To aid the child in choosing his associates is largely outside the power of the school; the home and the church are jealous of their rights; but that other great educative force, books and their choice, belongs to the child's mental life, and must in all reason be looked after by the power that has the general supervision of his mental growth. The choice and use of books should come under the province of the school. To it the pupil should be accountable for what he reads and how he reads.
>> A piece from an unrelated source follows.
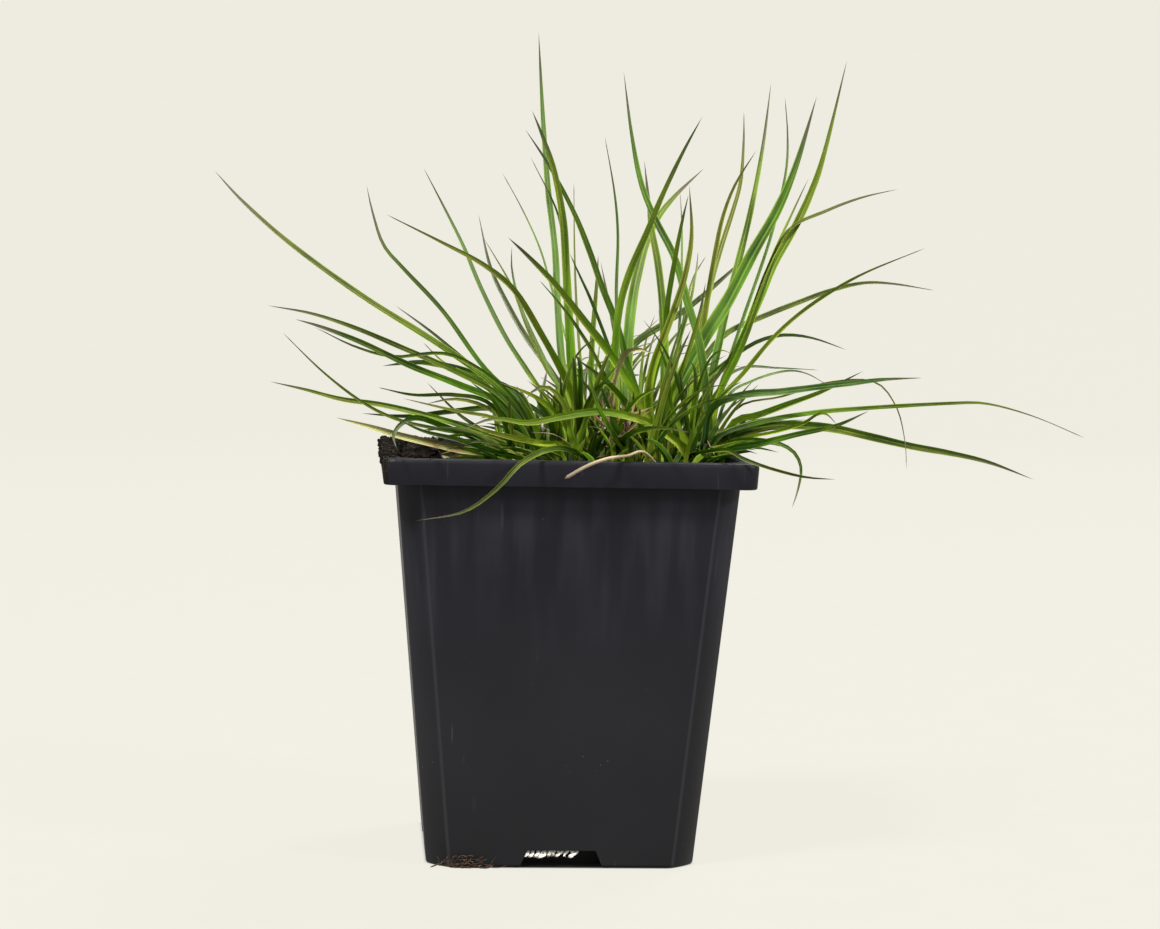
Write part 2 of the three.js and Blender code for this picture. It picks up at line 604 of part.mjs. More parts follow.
// A tiller that stands by rule is taken out again where too few leaves found room.
function uproot(tiller) {
  const others = placed.filter((other) => other.owner !== tiller);
  placed.splice(0, placed.length, ...others);
}

for (let attempt = 0; attempt < 400 && tillers.length < SURVEY.length + MORE_TILLERS; attempt += 1) {
  const angle = between(0, 2 * Math.PI);
  const share = Math.sqrt(random());
  const height = between(7, STALK_HEIGHT);
  const [out, aside] = [share * Math.cos(angle), share * Math.sin(angle)];
  const spot = [CROWN[0] + CROWN_REACH[0] * out, CROWN[1] + CROWN_REACH[1] * aside];
  const isNear = ({ spot: [x, y] }) => Math.hypot(x - spot[0], y - spot[1]) < SPACING;
  const name = `tiller_${two(tillers.length + 1)}`;
  if (![...tillers, ...dry].some(isNear)) {
    const tiller = plantTiller(name, spot, height, [2.4 * out, 2.4 * aside], GREEN);
    for (let k = 0; k < 5; k += 1) grow(tiller, ruledLeaf(tiller, LONG_LEAF, -0.2));
    if (tiller.leaves.length > 2) tillers.push(tiller);
    else uproot(tiller);
  }
}

// Lays a cone or a cylinder, 1 long, along a curve: its sides face the given way, and a function of
// how far along a point is gives how far it moves across and back.
function lay(geometry, curve, face, turn, shape) {
  const place = geometry.attributes.position;
  for (let i = 0; i < place.count; i += 1) {
    const s = place.getY(i) + 0.5;
    const tangent = curve.getTangent(s);
    const side = new THREE.Vector3().crossVectors(tangent, face).normalize().applyAxisAngle(tangent, turn);
    const normal = new THREE.Vector3().crossVectors(side, tangent);
    const [across, back] = shape(s, place.getX(i), place.getZ(i));
    const point = curve.getPoint(s).addScaledVector(side, across).addScaledVector(normal, back);
    place.setXYZ(i, point.x, point.y, point.z);
  }
  return solid(geometry);
}

// A leaf's section has two corners at its edges and one on the keel, and its tip is a point.
function blade({ curve, width, runs, turn, face }) {
  const geometry = new THREE.ConeGeometry(1, 1, 3, runs);
  return lay(geometry, curve, face, turn, (s, x, z) => {
    const ring = 1 - s;
    if (ring < 1e-6) return [0, 0];
    const thick = BLADE_THICKNESS / 1.5;
    return [-x / ring / Math.sqrt(3) * bladeWidth(width, s), -z / ring * thick];
  });
}

function tube(curve, runs, radiusAt) {
  const geometry = new THREE.CylinderGeometry(1, 1, 1, 6, runs);
  return lay(geometry, curve, toEye, 0, (s, x, z) => [x * radiusAt(s), z * radiusAt(s)]);
}

// The leaves of a tiller are fused into its stalk.
function fuse({ stalk, leaves }) {
  return leaves.map(blade).reduce((sum, part) => sum.add(part), tube(stalk, 2, stalkRadius));
}

const spots = [...tillers, ...dry].map(({ spot }) => spot);
addNode('pot', pot(), POT_BLACK, 0.5);
addNode('soil', soil([...spots, STRAW_SPOT]), PEAT, 0.95);
for (const plant of [...tillers, ...dry]) addNode(plant.name, fuse(plant), plant.color, 0.6);
addNode('dry_straw', tube(straw, STRAW_RUNS, () => STRAW_RADIUS), STRAW, 0.7);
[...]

From it he should get the advice, the inspiration, the foundation of taste, which will make him a wise and careful reader.

Thus it devolves upon the school to see to it that the best and most suitable books are placed before the child, and that his interest is aroused in such a way that he will read them; and, still further, that he will read them in such a way that there may be formed in him a correct taste for books and a correct reading habit, which he may ever take with him as the most precious gift of the school system, and which he will inevitably transmit, at least in some degree, to the generations following him. I should like to see this study of literature the very center around which the work of the school revolves. I would have a course of study so arranged that the child may devote much of the time which so many schools now give to the spiritless and uncomprehending acquisition of dead and dissociated Gradgrind facts to the flesh and blood and life of the never-dying masterpieces of his mother-tongue. I would have him, from the earliest possible moment, begin to realize that there is a world outside the sphere of his small activities, that there is a glorious past of which he is the heir, and that that world and that past have left to him for the asking treasures which he can here and now begin to gather, but whose infinite richness he can never exhaust. And I would have him so directed that during his whole life's reading he may, both artistically and ethically, learn to know the good from the bad, and become accustomed of his own knowledge and volition to choose the good because it is good and to reject the bad because it is bad.